I don't see anywhere the docker image pulled ... maybe this is related ?

Thanks again for your time and support, Grm

brikis98 commented 7 years ago

There are some odd errors in that syslog about yum. Do you have any custom network ACLs or security groups setup?

To troubleshoot further, you can SSH to the EC2 Instance and look at the ECS Logs.

grm commented 7 years ago

I have no default ACL or security group. I just created the VPC using terraform and not the interface.

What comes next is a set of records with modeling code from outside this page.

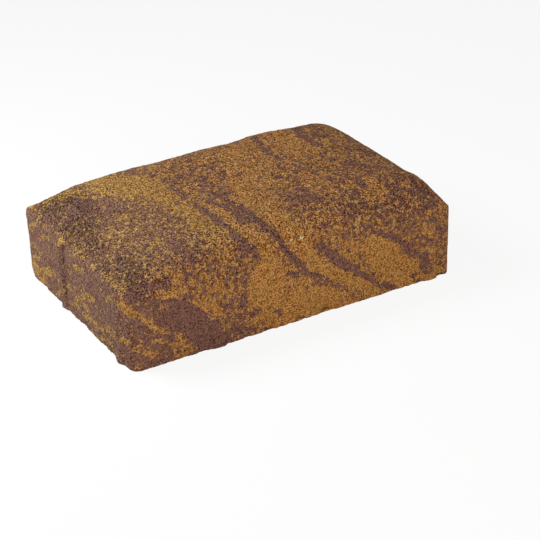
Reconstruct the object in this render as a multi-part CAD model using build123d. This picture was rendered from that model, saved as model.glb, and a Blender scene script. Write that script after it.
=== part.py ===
from build123d import *
import math
import os

# A concrete cobble paver, cast as one solid piece, in millimetres.
# It lies on its flat bed, with X along its length, Y across it and Z up.
# The origin is on the bed, in the middle.

# Size of the block, without its spacer ribs
length = 210.0
width = 140.0
height = 60.0
corner_radius = 6.0

# Height of the arris, where the straight side meets the pillowed top
arris_height = 42.5

# The top is level in the middle and falls to the arris at the sides and the ends.
# A low number falls from far in, and a high number stays level nearly to the edge.
left_end_fall = 5.5
right_end_fall = 15.0
side_fall = 7.5

# Spacer ribs, from the bed to the top, two on each side of the block.
# Their places are seen from outside, facing that side.
rib_width = 11.0
rib_depth = 1.8
rib_from_left_corner = 53.0
rib_from_right_corner = 15.5

# Points that carry the surface of the top
points_along = 45
points_across = 33


def top_height(x, y):
    """Height of the top over the bed.

    It is the arris, plus the rise of the pillow times two factors. Each factor is
    one less a power of the distance from the middle, as a share of the half size.
    """
    end_fall = left_end_fall if x < 0 else right_end_fall
    level_along = 1 - abs(2 * x / length) ** end_fall
    level_across = 1 - abs(2 * y / width) ** side_fall
    return arris_height + (height - arris_height) * level_along * level_across


def places(reach, count):
    """Places from -reach to reach, on a sine, so that they crowd towards both ends."""
    return [reach * math.sin(math.pi / 2 * (2 * i / (count - 1) - 1)) for i in range(count)]


def rib_section():
    """Section of one rib on a wall along X: an arc that stands out towards -Y, and its root in the wall."""
    arc = ThreePointArc((-rib_width / 2, 0), (0, -rib_depth), (rib_width / 2, 0))
    root = Polyline(
        (rib_width / 2, 0),
        (rib_width / 2, rib_depth),
        (-rib_width / 2, rib_depth),
        (-rib_width / 2, 0),
    )
    return make_face(arc + root)


def outline():
    """The block seen from above: a rectangle with round corners and two ribs on each side."""
    shape = RectangleRounded(length, width, corner_radius)
    walls = ((0, length, width), (90, width, length), (180, length, width), (270, width, length))
    for turn, span, depth in walls:
        for along in (rib_from_left_corner - span / 2, span / 2 - rib_from_right_corner):
            shape += Rot(0, 0, turn) * Pos(along, -depth / 2) * rib_section()
    return shape


def under_the_top():
    """Everything under the pillowed surface, which reaches past the ribs on each side."""
    skirt = 2 * rib_depth
    surface = Face.make_surface_from_array_of_points(
        [
            [Vector(x, y, top_height(x, y)) for y in places(width / 2 + skirt, points_across)]
            for x in places(length / 2 + skirt, points_along)
        ],
        min_deg=3,
        max_deg=5,
    )
    return extrude(surface, amount=2 * height, dir=(0, 0, -1))


cobble_paver = extrude(outline(), amount=2 * height) & under_the_top()

os.makedirs("parts", exist_ok=True)
export_step(cobble_paver, "parts/cobble_paver.step")
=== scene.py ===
import itertools
import math

import bpy
import numpy as np
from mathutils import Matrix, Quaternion, Vector


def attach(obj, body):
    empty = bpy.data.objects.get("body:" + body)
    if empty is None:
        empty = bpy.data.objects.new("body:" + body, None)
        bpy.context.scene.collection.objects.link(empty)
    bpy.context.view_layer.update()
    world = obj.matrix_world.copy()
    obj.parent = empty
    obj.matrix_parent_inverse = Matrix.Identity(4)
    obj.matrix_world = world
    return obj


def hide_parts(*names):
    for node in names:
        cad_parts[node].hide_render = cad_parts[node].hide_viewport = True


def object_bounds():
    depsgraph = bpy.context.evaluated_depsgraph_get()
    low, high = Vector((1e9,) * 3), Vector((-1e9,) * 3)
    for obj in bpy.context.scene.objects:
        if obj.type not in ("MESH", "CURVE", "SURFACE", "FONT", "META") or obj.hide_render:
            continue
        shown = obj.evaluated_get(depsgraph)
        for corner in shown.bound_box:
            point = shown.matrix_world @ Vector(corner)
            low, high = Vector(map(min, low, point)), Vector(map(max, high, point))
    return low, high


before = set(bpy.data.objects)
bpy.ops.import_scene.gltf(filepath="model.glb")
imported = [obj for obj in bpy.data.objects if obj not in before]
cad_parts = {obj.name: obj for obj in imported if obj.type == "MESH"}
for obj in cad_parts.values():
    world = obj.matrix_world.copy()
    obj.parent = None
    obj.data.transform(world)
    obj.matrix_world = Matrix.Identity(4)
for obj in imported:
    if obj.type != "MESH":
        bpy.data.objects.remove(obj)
cad_low, cad_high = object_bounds()

# Sizes of the casting, in millimetres
MM = 0.001
RIB_WIDTH = 11.0
RIB_DEPTH = 1.8
RIB_FROM_LEFT_CORNER = 53.0
RIB_FROM_RIGHT_CORNER = 15.5
CORNER_RADIUS = 6.0
ARRIS_HEIGHT = 42.5
LEFT_END_FALL = 5.5
RIGHT_END_FALL = 15.0
SIDE_FALL = 7.5

# The smooth skin lies a hair inside the solid
SKIN_INSET = 0.05
LENGTH = (cad_high.x - cad_low.x) / MM - 2 * (RIB_DEPTH + SKIN_INSET)
WIDTH = (cad_high.y - cad_low.y) / MM - 2 * (RIB_DEPTH + SKIN_INSET)
HEIGHT = cad_high.z / MM - SKIN_INSET

# Distance between the points of the skin, along it and up the walls, and the rings that close its bed
GRID_STEP = 0.73
WALL_STEP = 1.15
BED_RINGS = (0.9, 2.0, 3.5, 5.5, 8.5, 13.0)

# How far from the arris the skin is rounded, and how strongly
ARRIS_REACH = 2.2
ARRIS_ROUNDING = 0.8

# Edges of the skin that turn by more than this are shaded sharp
SHARP_ANGLE = math.radians(55)

# The patterns lie askew to the block, so that no grid line of theirs shows along an edge
ASKEW = np.array(((0.80, -0.48, 0.36), (0.60, 0.64, -0.48), (0.0, 0.60, 0.80)))


def top_height(x, y):
    """Height of the top over the bed: the arris, plus the rise of the pillow times two factors. Each factor
    is one less a power of the distance from the middle, as a share of the half size."""
    end_fall = np.where(x < 0, LEFT_END_FALL, RIGHT_END_FALL)
    level_along = 1 - np.abs(2 * x / LENGTH) ** end_fall
    level_across = 1 - np.abs(2 * y / WIDTH) ** SIDE_FALL
    return ARRIS_HEIGHT + (HEIGHT - ARRIS_HEIGHT) * level_along * level_across


def cell_values(cell, seed):
    """A number from 0 to 1 for each whole-numbered cell, from its three counts times large primes,
    mixed with its own high bits."""
    mixed = (cell[:, 0] * 73856093) ^ (cell[:, 1] * 19349663) ^ (cell[:, 2] * 83492791) ^ (seed * 2654435)
    mixed = ((mixed ^ (mixed >> 13)) * 1274126177) & 0xFFFFFFFF
    mixed = ((mixed ^ (mixed >> 15)) * 2246822519) & 0xFFFFFFFF
    return ((mixed ^ (mixed >> 16)) & 0xFFFFF) / 0xFFFFF


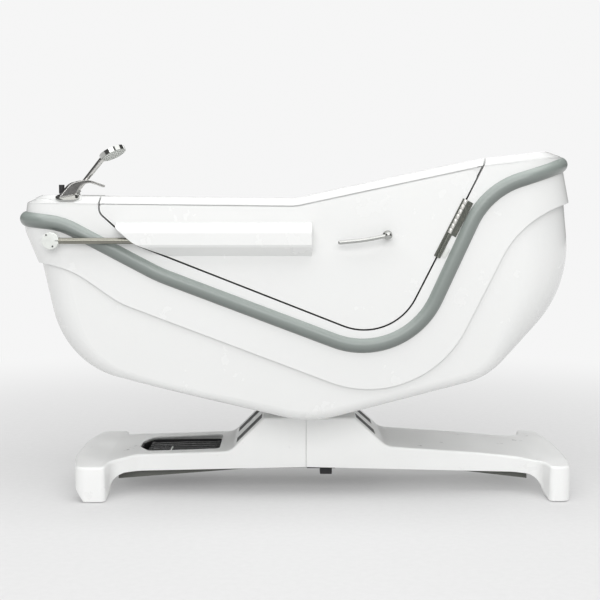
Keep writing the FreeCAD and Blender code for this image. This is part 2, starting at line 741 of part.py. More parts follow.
# ---------------------------------------------------------------- base
def base_plan(grow, z0, z1):
    half = BASE_HALF
    corners = [(-600, -BEAM_HALF, 90), (-694, -245, 60), (-708, -half, 22), (-813, -half, 45),
               (-849, -140, 500), (-849, 140, 500), (-813, half, 45), (-708, half, 22),
               (-694, 245, 60), (-600, BEAM_HALF, 90),
               (830, BEAM_HALF, 90), (926, 245, 60), (940, half, 22), (1014, half, 40),
               (1037, 140, 500), (1037, -140, 500), (1014, -half, 40), (940, -half, 22),
               (926, -245, 60), (830, -BEAM_HALF, 90)]
    return plan_prism(corners, z0, z1, grow)


def cover_form():
    """Outside of both base covers together, with the pedestal in the middle."""
    form = side_prism(COVER_PROFILE, -400, 400).common(base_plan(0, 0, 400))
    form = form.cut(feet_arch(0))
    numbers = [(number, 9, 9) for number in shoulder_edges(form, 110)]
    return round_edges(form, numbers)


def feet_arch(grow):
    """The open space between the feet at each end, seen along X."""
    half = ARCH_HALF + grow
    return rounded_box(-900, 1100, -half, half, -40, ARCH_TOP + grow, 10)


def cover_hollow():
    """The inside of the covers, open at the bottom but closed towards the arches."""
    hollow = side_prism(COVER_PROFILE, -400, 400, -COVER_SKIN)
    hollow = hollow.common(base_plan(-COVER_SKIN, 0, 400))
    lowered = hollow.copy()
    lowered.translate(V(0, 0, -12))
    return hollow.fuse(lowered).cut(feet_arch(COVER_SKIN))


def base_covers():
    """The two moulded covers, which meet at a seam under the tub."""
    shell = cover_form().cut(cover_hollow())
    shell = shell.cut(hose_slot(130, 220))
    mouth = rounded_box(COLUMN_X - 126, COLUMN_X + 126, -96, 96, 200, 320, 12)
    shell = shell.cut(mouth)
    shell = shell.cut(strip_solids())
    foot = shell.common(box(-1000, BASE_SEAM - 0.5, -400, 400, -10, 400))
    head = shell.common(box(BASE_SEAM + 0.5, 1200, -400, 400, -10, 400))
    return foot, head


def hose_slot(z0, z1):
    corners = [(-608, -60, 40), (-565, -138, 30), (-294, -138, 24), (-294, 134, 24),
               (-575, 120, 40), (-608, 30, 30)]
    return plan_prism(corners, z0, z1)


def strip_solids():
    """Space of the dark strips let into the pedestal's sloping faces."""
    strips = []
    for y in (-146, 146 - STRIP_WIDTH):
        for outline in (PEDESTAL_FOOT_STRIP, PEDESTAL_HEAD_STRIP):
            strips.append(side_prism(outline, y, y + STRIP_WIDTH))
    return Part.makeCompound(strips)


def pedestal_strips():
    return strip_solids().common(cover_form())


def hose_tray():
    """Dark pan under the slot, in which the hoses lie."""
    pan = hose_slot(112, 142)
    lining = hose_slot(115, 143)
    lining.scale(0.97, V(-450, 0, 130))
    return pan.cut(lining)


def hose_routes():
    """Six hoses side by side: straight out of their couplings, then up to the gland."""
    routes = []
    for i, y in enumerate((-100, -66, -32, 20, 60, 96)):
        sway = 4 if i % 2 else -4
        routes.append([V(-564, y * 0.8, 128), V(-500, y * 0.86 + sway, 128),
                       V(-420, y, 129), V(-350, y - sway, 129), V(-316, y, 128)])
    return routes


def supply_hoses():
    tubes = []
    for points in hose_routes():
        radii = [0, 260, 260, 200, 0]
        path = rounded_path(points, radii, False)
        heading = (points[1] - points[0]).normalize()
        section = ring_wire(points[0], heading, HOSE_RADIUS)
        tubes.append(path.makePipeShell([section], True, False))
    return Part.makeCompound(tubes)


def hose_fittings():
    """Couplings at both ends of the hoses."""
    fittings = []
    for points in hose_routes():
        for end, before in ((points[0], points[1]), (points[-1], points[-2])):
            away = (end - before).normalize()
            fittings.append(rod(end, end + away * 12, HOSE_RADIUS + 3))
    return Part.makeCompound(fittings)


def cable_tie():
    """White tie round the three hoses next to the door side."""
    band = rounded_box(-2.5, 2.5, -54, 54, -12.5, 12.5, 1)
    inner = rounded_box(-3, 3, -52.5, 52.5, -11, 11, 0.5)
    band = band.cut(inner)
    band.translate(V(-487, -60, 128))
    return band


def base_frame():
    """Steel frame inside the covers."""
    web = [(-745, 74, 0), (-679, 74, 0), (-679, 52, 0), (-180, 90, 30), (420, 98, 30),
           (640, 79, 0), (884, 50, 0), (884, 74, 0), (962, 74, 0), (962, 118, 0),
           (-745, 118, 0)]
    pieces = [side_prism(web, -166, -160), side_prism(web, 160, 166)]
    for x in (-785, 952):
        pieces.append(box(x, x + 45, -305, 305, 78, 118))
    pieces.append(box(-110, 215, -160, 160, 100, 104))
    for x in (-250, 300):
        pieces.append(box(x, x + 40, -160, 160, 100, 110))
    return fuse(pieces)


def foot_pads():
    """Levelling feet: a screwed stem and a rubber pad."""
    feet = []
    for x in (-762, 974):
        for y in (-282, 282):
            pad = Part.makeCone(30, 24, 16, V(x, y, 0), V(0, 0, 1))
            stem = rod(V(x, y, 16), V(x, y, 78), 8)
            feet.append(pad.fuse(stem))
    return Part.makeCompound(feet)


# ---------------------------------------------------------------- lifting column
def column_tube(inset, z0, z1):
    half_x = 118 - inset
    half_y = 88 - inset
    outer = rounded_box(COLUMN_X - half_x, COLUMN_X + half_x, -half_y, half_y, z0, z1, 10)
    bore = rounded_box(COLUMN_X - half_x + 4, COLUMN_X + half_x - 4, -half_y + 4, half_y - 4,
                       z0 - 1, z1 + 1, 6)
    return outer.cut(bore)


def column_stage(number):
    """Stage 0 is fixed to the base; each following one runs inside the one before."""
    return column_tube(number * COLUMN_STEP, 104 + 2 * number, 286)


def column_head():
    """Innermost stage, reaching through the casing to the tub's underframe."""
    tube = column_tube(3 * COLUMN_STEP, 110, 346)
    plate = rounded_box(COLUMN_X - 110, COLUMN_X + 110, -105, 105, 346, 352, 8)
    return tube.fuse(plate)


def lift_motor():
    """Motor of the column, lying in the head-end beam."""
    can = rod(V(196, 0, 136), V(330, 0, 136), 24)
    gearbox = box(176, 216, -32, 32, 104, 160)
    return can.fuse(gearbox)


def control_box():
    """Black control unit hanging under the seam of the covers."""
    flange = box(42, 150, -150, -70, 86, 98)
    body = rounded_box(92, 138, -150, -76, 63, 86, 6)
    return flange.fuse(body)


# ---------------------------------------------------------------- the assembly
NODES = {
    "lower_casing": lower_casing,
    "upper_casing": upper_casing,
    "bumper_rail": bumper_rail,
    "basin": basin,
    "door_jamb": door_jamb,
    "door_gasket": door_gasket,
    "deck_cover": deck_cover,
    "casing_screws": casing_screws,
    "tub_frame": tub_frame,
    "drain_body": drain_body,
    "drain_plug": drain_plug,
    "overflow_body": overflow_body,
    "overflow_knob": overflow_knob,
    "waste_pipe": waste_pipe,
    "door_outer_panel": door_outer_panel,
    "door_core": door_core,
    "door_inner_panel": door_inner_panel,
    "door_rim": door_rim,
    "rod_bushes": rod_bushes,
    "locking_rod": locking_rod,
    "catch_disc": catch_disc,
    "catch_screws": catch_screws,
    "rod_buffer": rod_buffer,
    "lock_rack": lock_rack,
    "lock_pinion": lock_pinion,
    "lever_rosette": lever_rosette,
    "lever_handle": lever_handle,
    "hinge_tub_leaf": hinge_tub_leaf,
    "hinge_door_leaf": hinge_door_leaf,
    "hinge_pin": hinge_pin,
    "hinge_screws": hinge_screws,
    "hinge_end_clip": hinge_end_clip,
    "mixer_plate": mixer_plate,
    "mixer_spout": mixer_spout,
    "mixer_knob": mixer_knob,
    "diverter_button": diverter_button,
    "valve_body": valve_body,
    "shower_holder": shower_holder,
    "shower_handle": shower_handle,
    "shower_head": shower_head,
    "shower_face": shower_face,
    "base_cover_foot": lambda: base_covers()[0],
    "base_cover_head": lambda: base_covers()[1],
    "pedestal_strips": pedestal_strips,
    "hose_tray": hose_tray,
    "supply_hoses": supply_hoses,
    "hose_fittings": hose_fittings,
    "cable_tie": cable_tie,
    "base_frame": base_frame,
    "foot_pads": foot_pads,
    "column_outer": lambda: column_stage(0),
    "column_middle_1": lambda: column_stage(1),
    "column_middle_2": lambda: column_stage(2),
    "column_head": column_head,
    "lift_motor": lift_motor,
    "control_box": control_box,
}

os.makedirs("parts", exist_ok=True)
for name, make in NODES.items():
    shape = make()
    shape.translate(ORIGIN_SHIFT)
    shape.exportStep("parts/" + name + ".step")
    print(name, len(shape.Solids), "solids", shape.isValid(), round(shape.Volume))
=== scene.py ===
import json
import math

import bpy
from mathutils import Matrix, Vector


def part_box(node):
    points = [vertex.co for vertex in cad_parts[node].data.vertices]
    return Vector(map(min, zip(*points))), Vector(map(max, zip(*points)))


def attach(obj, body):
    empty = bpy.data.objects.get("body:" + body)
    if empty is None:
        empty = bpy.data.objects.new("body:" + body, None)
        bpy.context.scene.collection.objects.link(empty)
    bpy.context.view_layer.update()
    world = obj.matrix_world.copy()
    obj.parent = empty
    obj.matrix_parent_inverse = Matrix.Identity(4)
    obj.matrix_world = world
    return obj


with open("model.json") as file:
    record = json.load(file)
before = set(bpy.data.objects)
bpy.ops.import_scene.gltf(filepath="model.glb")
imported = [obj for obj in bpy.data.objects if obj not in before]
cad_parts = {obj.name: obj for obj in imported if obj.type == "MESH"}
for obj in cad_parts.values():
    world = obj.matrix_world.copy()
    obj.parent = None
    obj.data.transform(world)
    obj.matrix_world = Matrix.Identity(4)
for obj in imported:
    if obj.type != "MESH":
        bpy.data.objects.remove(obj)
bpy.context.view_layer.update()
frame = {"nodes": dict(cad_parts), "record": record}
NODES = frame["nodes"]
SCENE = bpy.context.scene

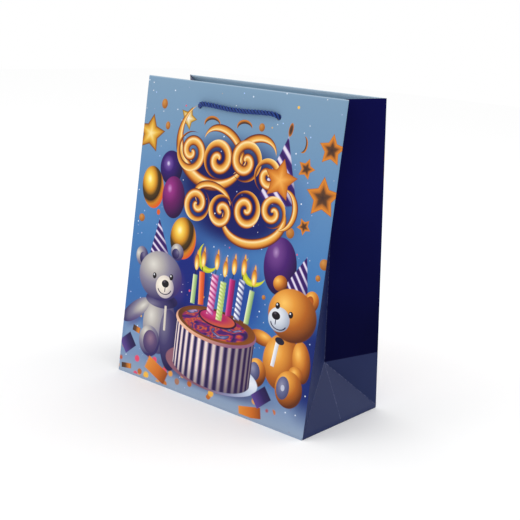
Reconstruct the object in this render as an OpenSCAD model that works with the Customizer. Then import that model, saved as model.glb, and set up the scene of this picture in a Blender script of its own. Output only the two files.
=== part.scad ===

I can give you the terraform file I used to create the VPC.

How can i connect to the private instance ? There is only a private ip on my ec2 instance.

brikis98 commented 7 years ago

Does your VPC have route tables? Subnets? If not, then perhaps this is failing because nothing can be routed within that VPC.

As a test, could you try deploying this ECS cluster in your default VPC instead?

grm commented 7 years ago

Yes, my VPC has a route table and subnets. I tried to make it simple to start and the see how to evolve it.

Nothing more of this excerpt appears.